Doch der Hoffnung auf schnell steigende Erträge erteilt Sautter eine Absage. Er verweist darauf, dass die über Jahre gebildete Zinszusatzreserve (quasi die Rücklage für harte Zinszeiten) auf einem gleitenden Durchschnitt über zehn Jahre aufbaue. Es dauere deshalb eine Weile, bis dieser Schnitt nach oben dreht. Man könne deshalb vielleicht in zwei bis drei Jahren damit rechnen, dass der Boden erreicht ist. Aber, so Sautter: „Es steht und fällt mit der Zinsstruktur.“
Massives Plus bei Einmalbeiträgen
Die Nettoverzinsung der Lebensversicherung weist Hanse-Merkur für 2021 übrigens mit 3,1 Prozent aus.

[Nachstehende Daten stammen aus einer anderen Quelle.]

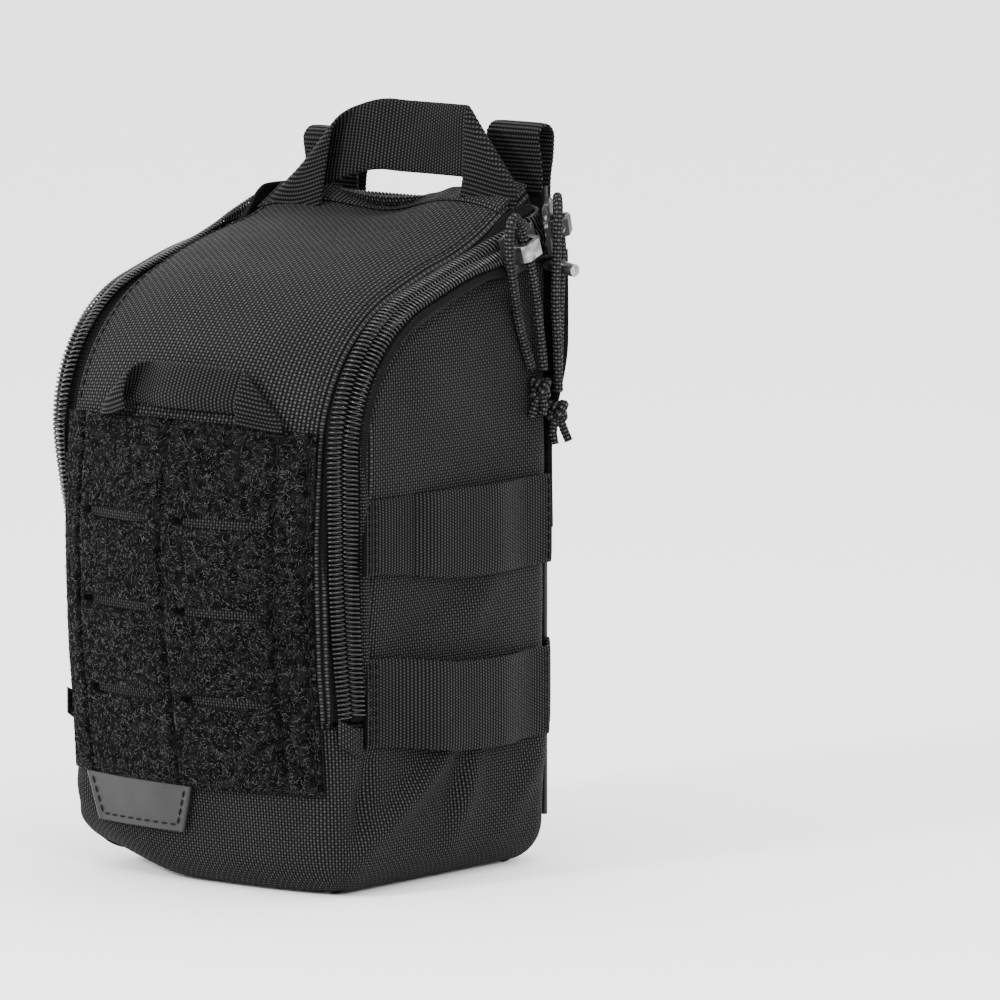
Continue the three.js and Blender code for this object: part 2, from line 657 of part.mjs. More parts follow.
const pullPoint = ( x, s, proud ) => lidPoint( x, s, proud ).toArray();
const PULL_FOOT = PANEL_TOP + GAP;
const frontPull = [
	[ pullPoint( 27.5, PULL_FOOT, 2 ), [ 1, 0, 0 ] ],
	[ pullPoint( 27.5, PULL_FOOT + 1.5, 2.6 ), [ 1, 0, 0.05 ] ],
	[ pullPoint( 27.2, PULL_FOOT + 3.6, 4.2 ), [ 1, 0, 0.3 ] ],
	[ pullPoint( 25.6, PULL_FOOT + 6, 6.6 ), [ 0.8, - 0.1, 0.8 ] ],
	[ pullPoint( 22, PULL_FOOT + 7.6, 8.4 ), [ 0.4, - 0.1, 1 ] ],
	[ pullPoint( 15, PULL_FOOT + 8.2, 9.2 ), [ 0.1, 0.1, 1 ] ],
	[ pullPoint( 7, PULL_FOOT + 8.4, 9.6 ), [ 0, 0.15, 1 ] ],
	[ pullPoint( 0, PULL_FOOT + 8.4, 9.7 ), [ 0, 0.15, 1 ] ]
];
const pullGroup = new THREE.Group();
lid.add( pullGroup );
add( 'front_pull', gripStrap( frontPull, PULL_WIDE ), webbing, pullGroup );

// ---------------------------------------------------------------- sliders, tab and cords

const SLIDER_HALF = 7.5;
const SLIDER_LID = COIL_TOP + 0.5; // underside of the slider's upper plate
const SLIDER_PLATE = 1.3;
const BRIDGE_TOP = 10;
const TUNNEL = [ SLIDER_LID + SLIDER_PLATE, 8.6 ];

// Built with the chain along x, the chain's width along y and outwards along z.
// Its lid side is open, so that the lid's half of the chain can swing out from under it.
function sliderShape( flange ) {

	const wide = flange + 1.1;
	const outline = [ [ - SLIDER_HALF, - wide + 0.8 ], [ 3.5, - wide ], [ SLIDER_HALF, - wide + 2.2 ],
		[ SLIDER_HALF, wide - 2.2 ], [ 3.5, wide ], [ - SLIDER_HALF, wide - 0.8 ] ];
	const top = solid( plate( outline, SLIDER_PLATE ).translate( 0, 0, SLIDER_LID ) );
	const wall = solid( box( - 6.5, 3.5, - wide + 0.4, - flange, TAPE + 0.3, SLIDER_LID + 0.6 ) );
	const arch = [ [ - 5, SLIDER_LID + 0.6 ], [ 5, SLIDER_LID + 0.6 ], [ 4.2, BRIDGE_TOP - 1.2 ], [ 2.8, BRIDGE_TOP ], [ - 2.8, BRIDGE_TOP ], [ - 4.2, BRIDGE_TOP - 1.2 ] ];
	const bridge = solid( plate( arch, 5 ).rotateX( Math.PI / 2 ).translate( 0, 2.5, 0 ) );
	const tunnel = solid( box( - 2.4, 2.4, - 6, 6, TUNNEL[ 0 ], TUNNEL[ 1 ] ) );
	return geometryFrom( top.add( wall ).add( bridge ).subtract( tunnel ) );

}

function placed( geometry, station ) {

	const basis = new THREE.Matrix4().makeBasis( station.t, station.w, station.n );
	return geometry.applyMatrix4( basis.setPosition( station.p ) );

}

const tube = ( points, diameter, segments ) => new THREE.ExtrudeGeometry(
	new THREE.Shape( steps( 0, 315, 7 ).map( a =>
		new THREE.Vector2( Math.cos( a * RAD ), Math.sin( a * RAD ) ).multiplyScalar( diameter / 2 ) ) ),
	{ extrudePath: new THREE.CatmullRomCurve3( points.map( q => V( ...q ) ) ), steps: segments, bevelEnabled: false } );

const ball = ( x, y, z, radius, tall ) => new THREE.SphereGeometry( radius, 14, 9 )
	.rotateX( Math.PI / 2 ).scale( 1, 1, tall ).translate( x, y, z );

// The side slider stops with its rear end where the straight slope of the chain ends.
const slopeEnd = sideChain[ sideChain.length - 2 ];
const sideSlider = new THREE.Group();
pouch.add( sideSlider );
const sliderAt = { ...slopeEnd, p: slopeEnd.p.clone().addScaledVector( slopeEnd.t, - SLIDER_HALF - 0.5 ) };
add( 'slider_side', placed( sliderShape( COIL_REACH + 0.6 ), sliderAt ), steel, sideSlider );
add( 'slider_rear', placed( sliderShape( COIL_REACH + 1.6 ), cornerChain[ 1 ] ), steel );

const CORD = 2.8;
const sideCord = [
	[ 55.4, 38.6, 142.4 ], [ 55.4, 37, 152 ], [ 56, 34.6, 162 ], [ 57, 31.2, 171 ],
	[ 57.1, 29.5, 175.3 ], [ 57.1, 27.8, 180 ], [ 57.1, 26, 184.6 ], [ 57.4, 23, 187.2 ], [ 57.8, 20.4, 184.6 ],
	[ 57.6, 20.4, 178 ], [ 56.9, 22.6, 169.5 ], [ 54.6, 28.6, 156 ], [ 53.8, 35, 143 ]
];
add( 'cord_side', tube( sideCord, CORD, 44 ), cordNylon, sideSlider );
add( 'knot_side', ball( 54.8, 37.6, 137.2, 3.8, 1.2 ), cordNylon, sideSlider );

const rearCord = [
	[ 54.7, 45.2, 135.4 ], [ 54.5, 46.4, 144 ], [ 54.5, 46.8, 155 ], [ 54.7, 47, 167 ], [ 55, 47.2, 175.4 ],
	[ 54.9, 46.8, 180.2 ], [ 54.8, 45.8, 185 ], [ 55.4, 44.6, 189.6 ], [ 57.6, 42, 191.6 ], [ 59.8, 39.7, 188.2 ],
	[ 60, 38.9, 180 ], [ 59.7, 38.8, 171 ], [ 59.3, 39, 162 ], [ 58.2, 41.2, 150 ], [ 56.6, 43.8, 136 ]
];
add( 'cord_rear', tube( rearCord, CORD, 44 ), cordNylon );
add( 'knot_rear', ball( 55.4, 44.6, 130.2, 3.8, 1.2 ), cordNylon );

// The pull tab is a plain rod that stands out from the rear slider's lower edge.
const TAB_RADIUS = 1.9;
const TAB_LENGTH = 11.4;
const tab = new THREE.LatheGeometry( [ [ 0, 0 ], [ TAB_RADIUS - 0.3, 0 ], [ TAB_RADIUS, 0.3 ], [ TAB_RADIUS, TAB_LENGTH - 0.8 ],
	[ TAB_RADIUS - 0.8, TAB_LENGTH ], [ 0, TAB_LENGTH ] ].map( q => new THREE.Vector2( ...q ) ), 14 );
const tabGroup = new THREE.Group();
pouch.add( tabGroup );
tab.rotateX( Math.PI / 2 ).rotateY( 98 * RAD );
add( 'tab_rear', tab, steel, tabGroup );
tabGroup.position.set( 53, 42.6, 172.4 );

export default pouch;
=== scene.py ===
"""Looks of the clamshell first-aid pouch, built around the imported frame.

Shapes are worked out in millimetres in the part's own frame and turned into metres when a mesh is made.
"""

import math
import random

import bmesh
import bpy
import numpy as np
from mathutils import Matrix, Vector, noise


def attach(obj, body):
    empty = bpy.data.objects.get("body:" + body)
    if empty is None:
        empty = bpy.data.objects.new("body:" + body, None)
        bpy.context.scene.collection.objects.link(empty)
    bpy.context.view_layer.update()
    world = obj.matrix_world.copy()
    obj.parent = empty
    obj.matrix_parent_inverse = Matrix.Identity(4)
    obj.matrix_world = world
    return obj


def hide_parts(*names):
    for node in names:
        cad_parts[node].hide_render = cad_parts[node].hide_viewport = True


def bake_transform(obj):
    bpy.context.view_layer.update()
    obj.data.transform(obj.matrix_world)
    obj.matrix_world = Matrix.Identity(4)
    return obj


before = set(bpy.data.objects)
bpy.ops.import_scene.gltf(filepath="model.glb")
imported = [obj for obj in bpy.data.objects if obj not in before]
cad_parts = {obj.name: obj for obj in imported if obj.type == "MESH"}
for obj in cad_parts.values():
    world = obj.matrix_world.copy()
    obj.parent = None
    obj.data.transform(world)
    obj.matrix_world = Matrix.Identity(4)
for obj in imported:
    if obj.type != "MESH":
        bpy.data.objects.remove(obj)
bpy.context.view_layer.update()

MM = 0.001
RAD = math.pi / 180

# Driving dimensions, as in the part
HALF_WIDTH = 51
FRONT = -50
BACK = 49
CORNER = 9
FOLD_Z = 50
SHOULDER_Z = 124.5
SLOPE = 20 * RAD
TAPE_X = 50.2
BAND = 9
CHAIN_RADIUS = 40
CHAIN_Y = FRONT + BAND
SLOPE_LENGTH = 54
CREST_RADIUS = 16
CREST_TURN = 8 * RAD
REAR_TILT = 75 * RAD
REAR_BAND = 7
TURN_LENGTH = 15
REAR_RADIUS = 3.134
WIDE = 25.4
NARROW = 19
PULL_WIDE = 13
QUARTER = 90 * RAD
SHOULDER = QUARTER - SLOPE
LID_RADIUS = CHAIN_RADIUS + BAND
ARCH_Y = FRONT + LID_RADIUS * (1 - math.sin(SLOPE))


def mm(x, y, z):
    return Vector((x, y, z))


def smoothstep(value, low, high):
    t = min(1, max(0, (value - low) / (high - low)))
    return t * t * (3 - 2 * t)


def spread(start, end, count):
    return [start + (end - start) * i / count for i in range(count + 1)]


def flow(value, rows):
    """A smooth curve through a few set rows (place, value), level outside them."""
    if value <= rows[0][0]:
        return rows[0][1]
    if value >= rows[-1][0]:
        return rows[-1][1]
    i = next(k for k in range(len(rows) - 1) if value < rows[k + 1][0])
    (x0, y0), (x1, y1) = rows[i], rows[i + 1]
    before, after = rows[max(i - 1, 0)], rows[min(i + 2, len(rows) - 1)]
    m0 = (y1 - before[1]) / (x1 - before[0]) if i else 0
    m1 = (after[1] - y0) / (after[0] - x0) if i + 2 < len(rows) else 0
    t, span = (value - x0) / (x1 - x0), x1 - x0
    return (y0 * (1 + 2 * t) * (1 - t) ** 2 + m0 * span * t * (1 - t) ** 2
            + y1 * t * t * (3 - 2 * t) + m1 * span * t * t * (t - 1))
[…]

Bezogen auf die gesamten Kapitalanlagen liegt sie bei 3,2 Prozent. Beides nicht übel, angesichts des trüben Umfelds. Auch sonst lief es offenbar rund: Mit 3,4 Milliarden Euro übersprangen die Bruttobeiträge erstmals die Marke von 3 Milliarden. In den einzelnen Geschäftsfeldern wuchsen die Beitragssummen wie folgt:
- Gesundheit und Pflege: plus 5,2 Prozent auf 1,77 Milliarden Euro
- Risiko- und Altersvorsorge: plus 96,0 Prozent auf 1,3 Milliarden Euro (hauptsächlich wegen hoher Einmalbeiträge (plus 133 Prozent auf 1,1 Milliarden Euro)
- Reise und Freizeit: plus 14,9 Prozent auf 183 Millionen Euro
- Schaden & Unfall: plus 10,0 Prozent auf 89 Millionen Euro
Der Bruttoüberschuss stieg auf einen neuen Rekord von 469 Millionen Euro.